Key Takeaways from the Conversation

 

Currently, there’s no concrete system for implementing quality teaching. 

Zimmerman discussed how while there has been a movement toward personalizing teaching and learning and increasing understanding about the nature of good teaching, there’s no system in place for putting this knowledge into practice.

“It’s not as if higher ed doesn’t have a student success agenda,” Gyurko agreed. He noted, however, that most efforts toward this goal take place outside of the classroom. “But it’s professors who spend more time with students than any other college professional.”

Davis added that there seems to be a fallacy that quality teaching matters more at the K-12 level, and once students enter college, they don’t need that support. “There’s supposedly a magic that happens,” she said. “Then there’s less accountability to see whether a young person is ‘on track.’”

“Change is slow, and that’s the fundamental problem,” Zimmerman said.

 

There must be an impetus for revolutionizing teaching.

“Good teaching has been held against people” previously, Zimmerman said, adding that students haven’t demanded quality instruction yet. He pointed to student protests leading to change in the past and suggested that a similar movement could lead to change in this arena, too.

Gyurko said that ACUE, which was founded specifically to equip faculty with quality instruction practices, needed to demonstrate that good teaching can make a difference. “What will motivate the investment of time and energy such that the culture and circumstances change?”

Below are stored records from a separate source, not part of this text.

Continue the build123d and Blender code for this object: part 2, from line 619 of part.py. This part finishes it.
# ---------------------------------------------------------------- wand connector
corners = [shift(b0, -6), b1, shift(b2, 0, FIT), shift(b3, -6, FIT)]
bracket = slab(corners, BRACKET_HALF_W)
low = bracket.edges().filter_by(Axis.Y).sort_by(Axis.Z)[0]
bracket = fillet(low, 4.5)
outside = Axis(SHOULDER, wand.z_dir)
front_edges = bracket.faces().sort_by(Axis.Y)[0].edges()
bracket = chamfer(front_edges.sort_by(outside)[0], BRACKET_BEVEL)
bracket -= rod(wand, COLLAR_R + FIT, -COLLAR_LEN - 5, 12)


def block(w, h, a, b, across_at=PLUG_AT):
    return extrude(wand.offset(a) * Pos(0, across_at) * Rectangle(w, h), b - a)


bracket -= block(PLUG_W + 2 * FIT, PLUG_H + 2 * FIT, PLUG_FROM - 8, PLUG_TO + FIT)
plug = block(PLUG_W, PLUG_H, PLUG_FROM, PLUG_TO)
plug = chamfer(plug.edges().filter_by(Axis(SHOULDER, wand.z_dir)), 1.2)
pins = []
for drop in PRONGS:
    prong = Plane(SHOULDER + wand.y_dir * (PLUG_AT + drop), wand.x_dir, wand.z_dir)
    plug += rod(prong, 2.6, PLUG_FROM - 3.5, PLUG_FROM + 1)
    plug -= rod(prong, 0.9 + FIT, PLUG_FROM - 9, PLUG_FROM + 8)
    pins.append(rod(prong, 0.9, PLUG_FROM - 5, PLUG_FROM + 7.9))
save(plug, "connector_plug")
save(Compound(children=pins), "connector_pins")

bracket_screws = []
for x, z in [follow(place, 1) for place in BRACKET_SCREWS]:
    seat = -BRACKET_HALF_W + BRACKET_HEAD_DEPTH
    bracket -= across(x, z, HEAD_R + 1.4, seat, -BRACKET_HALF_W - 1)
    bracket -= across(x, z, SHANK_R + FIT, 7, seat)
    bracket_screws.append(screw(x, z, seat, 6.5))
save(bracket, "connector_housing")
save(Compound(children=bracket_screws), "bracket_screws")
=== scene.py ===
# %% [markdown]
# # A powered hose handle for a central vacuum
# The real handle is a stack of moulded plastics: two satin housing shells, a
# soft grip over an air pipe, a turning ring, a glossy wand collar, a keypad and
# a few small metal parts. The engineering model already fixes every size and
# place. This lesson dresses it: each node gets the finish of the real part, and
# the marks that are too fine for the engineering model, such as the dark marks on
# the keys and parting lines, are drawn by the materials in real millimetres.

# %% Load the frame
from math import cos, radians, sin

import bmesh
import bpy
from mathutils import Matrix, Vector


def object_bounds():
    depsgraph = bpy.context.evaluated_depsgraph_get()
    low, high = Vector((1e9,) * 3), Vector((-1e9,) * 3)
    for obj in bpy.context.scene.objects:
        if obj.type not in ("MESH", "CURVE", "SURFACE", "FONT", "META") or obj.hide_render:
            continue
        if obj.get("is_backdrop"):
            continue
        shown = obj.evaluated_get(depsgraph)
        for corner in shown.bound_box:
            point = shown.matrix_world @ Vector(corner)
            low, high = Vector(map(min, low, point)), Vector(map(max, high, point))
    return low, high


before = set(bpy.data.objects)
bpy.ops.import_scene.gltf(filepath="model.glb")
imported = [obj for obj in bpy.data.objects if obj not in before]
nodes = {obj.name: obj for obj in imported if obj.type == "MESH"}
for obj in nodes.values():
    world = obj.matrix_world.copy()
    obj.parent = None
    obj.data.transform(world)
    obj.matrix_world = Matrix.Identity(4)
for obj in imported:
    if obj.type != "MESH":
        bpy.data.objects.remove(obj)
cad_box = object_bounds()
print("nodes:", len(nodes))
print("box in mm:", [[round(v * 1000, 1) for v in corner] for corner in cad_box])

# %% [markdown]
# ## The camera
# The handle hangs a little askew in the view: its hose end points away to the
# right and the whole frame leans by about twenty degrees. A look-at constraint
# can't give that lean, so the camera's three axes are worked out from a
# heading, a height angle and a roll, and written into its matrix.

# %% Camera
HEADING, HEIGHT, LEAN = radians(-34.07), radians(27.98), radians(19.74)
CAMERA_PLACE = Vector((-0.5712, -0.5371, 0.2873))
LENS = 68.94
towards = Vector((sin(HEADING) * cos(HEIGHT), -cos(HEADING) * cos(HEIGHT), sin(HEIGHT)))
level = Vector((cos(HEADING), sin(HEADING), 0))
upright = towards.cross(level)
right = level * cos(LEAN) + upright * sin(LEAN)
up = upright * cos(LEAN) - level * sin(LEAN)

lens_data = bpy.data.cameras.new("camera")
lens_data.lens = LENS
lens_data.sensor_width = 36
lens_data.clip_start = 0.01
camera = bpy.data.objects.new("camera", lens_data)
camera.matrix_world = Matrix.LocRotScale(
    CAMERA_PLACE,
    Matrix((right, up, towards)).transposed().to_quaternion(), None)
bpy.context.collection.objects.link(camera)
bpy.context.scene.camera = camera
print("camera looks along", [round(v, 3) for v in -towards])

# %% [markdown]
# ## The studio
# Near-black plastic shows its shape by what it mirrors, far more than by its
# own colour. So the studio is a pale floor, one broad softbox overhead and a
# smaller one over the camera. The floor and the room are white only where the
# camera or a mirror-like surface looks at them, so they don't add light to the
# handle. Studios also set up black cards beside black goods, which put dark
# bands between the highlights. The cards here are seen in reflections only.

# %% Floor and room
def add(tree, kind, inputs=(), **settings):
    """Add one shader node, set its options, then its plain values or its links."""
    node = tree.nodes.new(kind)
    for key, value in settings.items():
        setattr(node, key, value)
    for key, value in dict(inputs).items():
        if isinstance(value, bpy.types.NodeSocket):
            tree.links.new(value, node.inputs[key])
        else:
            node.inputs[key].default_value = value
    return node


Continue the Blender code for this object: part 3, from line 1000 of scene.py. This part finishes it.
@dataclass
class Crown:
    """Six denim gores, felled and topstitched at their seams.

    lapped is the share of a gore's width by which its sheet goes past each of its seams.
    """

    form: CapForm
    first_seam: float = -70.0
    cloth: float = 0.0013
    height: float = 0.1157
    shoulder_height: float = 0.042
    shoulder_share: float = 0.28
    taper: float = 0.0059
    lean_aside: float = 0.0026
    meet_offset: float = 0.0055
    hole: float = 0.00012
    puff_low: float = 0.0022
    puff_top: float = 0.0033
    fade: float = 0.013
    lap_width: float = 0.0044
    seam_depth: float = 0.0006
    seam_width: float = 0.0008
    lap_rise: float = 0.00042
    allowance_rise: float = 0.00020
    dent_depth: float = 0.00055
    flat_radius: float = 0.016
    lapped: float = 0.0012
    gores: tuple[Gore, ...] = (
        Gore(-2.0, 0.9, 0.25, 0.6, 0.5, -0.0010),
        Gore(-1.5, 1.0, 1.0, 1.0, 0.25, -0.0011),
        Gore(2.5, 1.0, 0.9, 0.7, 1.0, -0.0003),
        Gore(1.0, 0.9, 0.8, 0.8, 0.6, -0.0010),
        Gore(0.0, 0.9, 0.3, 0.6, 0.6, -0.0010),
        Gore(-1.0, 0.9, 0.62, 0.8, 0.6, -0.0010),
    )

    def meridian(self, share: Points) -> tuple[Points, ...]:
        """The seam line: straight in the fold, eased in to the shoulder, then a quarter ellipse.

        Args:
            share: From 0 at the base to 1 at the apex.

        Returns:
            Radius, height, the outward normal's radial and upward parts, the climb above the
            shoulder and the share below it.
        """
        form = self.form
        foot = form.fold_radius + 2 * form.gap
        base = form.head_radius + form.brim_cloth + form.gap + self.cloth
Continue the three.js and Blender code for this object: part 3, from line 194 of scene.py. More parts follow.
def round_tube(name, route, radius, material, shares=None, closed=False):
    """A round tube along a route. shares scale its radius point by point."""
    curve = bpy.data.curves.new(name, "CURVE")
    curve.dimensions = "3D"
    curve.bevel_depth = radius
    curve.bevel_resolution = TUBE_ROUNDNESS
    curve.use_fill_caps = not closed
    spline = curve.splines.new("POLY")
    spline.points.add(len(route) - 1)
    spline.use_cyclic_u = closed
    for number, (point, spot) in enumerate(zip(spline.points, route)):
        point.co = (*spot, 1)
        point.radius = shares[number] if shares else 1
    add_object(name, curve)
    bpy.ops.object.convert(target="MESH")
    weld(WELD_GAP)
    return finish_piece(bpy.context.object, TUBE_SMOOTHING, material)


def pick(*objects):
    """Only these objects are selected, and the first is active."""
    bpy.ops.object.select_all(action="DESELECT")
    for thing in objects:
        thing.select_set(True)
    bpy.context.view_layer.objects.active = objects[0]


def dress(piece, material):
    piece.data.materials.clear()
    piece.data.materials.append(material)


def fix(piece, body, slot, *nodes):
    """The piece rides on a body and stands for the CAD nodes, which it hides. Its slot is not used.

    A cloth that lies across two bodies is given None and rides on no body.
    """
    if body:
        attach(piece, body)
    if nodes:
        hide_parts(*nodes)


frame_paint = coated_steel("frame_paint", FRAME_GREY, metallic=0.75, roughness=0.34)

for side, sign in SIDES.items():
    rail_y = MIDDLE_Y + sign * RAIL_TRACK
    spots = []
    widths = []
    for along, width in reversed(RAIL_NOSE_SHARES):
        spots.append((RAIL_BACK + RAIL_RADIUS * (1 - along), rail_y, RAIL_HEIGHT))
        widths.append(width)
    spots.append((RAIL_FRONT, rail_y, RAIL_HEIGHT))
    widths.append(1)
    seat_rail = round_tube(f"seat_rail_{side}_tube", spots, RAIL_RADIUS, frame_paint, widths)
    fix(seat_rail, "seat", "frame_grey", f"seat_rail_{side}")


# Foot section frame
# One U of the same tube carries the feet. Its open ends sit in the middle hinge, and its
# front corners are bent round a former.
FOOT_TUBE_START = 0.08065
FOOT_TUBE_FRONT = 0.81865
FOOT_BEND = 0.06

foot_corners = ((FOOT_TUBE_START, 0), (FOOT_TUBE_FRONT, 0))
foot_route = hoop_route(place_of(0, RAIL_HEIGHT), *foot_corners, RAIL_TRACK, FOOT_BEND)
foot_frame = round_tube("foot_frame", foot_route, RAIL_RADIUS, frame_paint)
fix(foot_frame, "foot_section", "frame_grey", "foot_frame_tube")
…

Ultimately, he noted, institutions need to see that good teaching leads to financial success. ACUE, he said, has demonstrated the value of training faculty in evidence-based instructional methods through studies that found that students taught by ACUE-credentialed faculty had better retention and lower DFW rates at institutions like Broward College. This data “has been key to demonstrating the value of teaching and ACUE’s work.”

Davis said that the missing piece that’s so critical is the “For what?” component. “We need to make sure a student knows the why and how. People are always nervous or skeptical about doing things a different way in education.” 

Braven seeks to equip underrepresented young people with the skills to transition from college to meaningful careers, and, Davis noted, relationships with colleges and universities are key. 

“It doesn’t take that much to help our faculty members take their teaching to that next level,” she said. But that doesn’t mean there isn’t still skepticism. “I wish there could be awards for people who are doing strong teaching.”

 

Higher education should seek out new ways of evaluating teaching.

“It’s important that we frame students evaluations as something necessary but not sufficient,” Zimmerman said. “We need more measures [like] real peer review and analysis.”

“Evaluation is premature,” Gyurko argued. “We don’t know what the baseline is.” Like Zimmerman, he advocated an expert peer review process. “We should focus on the value of the work instead of the politics surrounding it. 

Meanwhile, Davis believes that feedback is essential. “I’ve realized you can create a feedback loop that benefits the student.”

Ultimately, as Davis said, “If you can see yourself as part of the solution, usually you’ll get behind it. It can’t be forced.”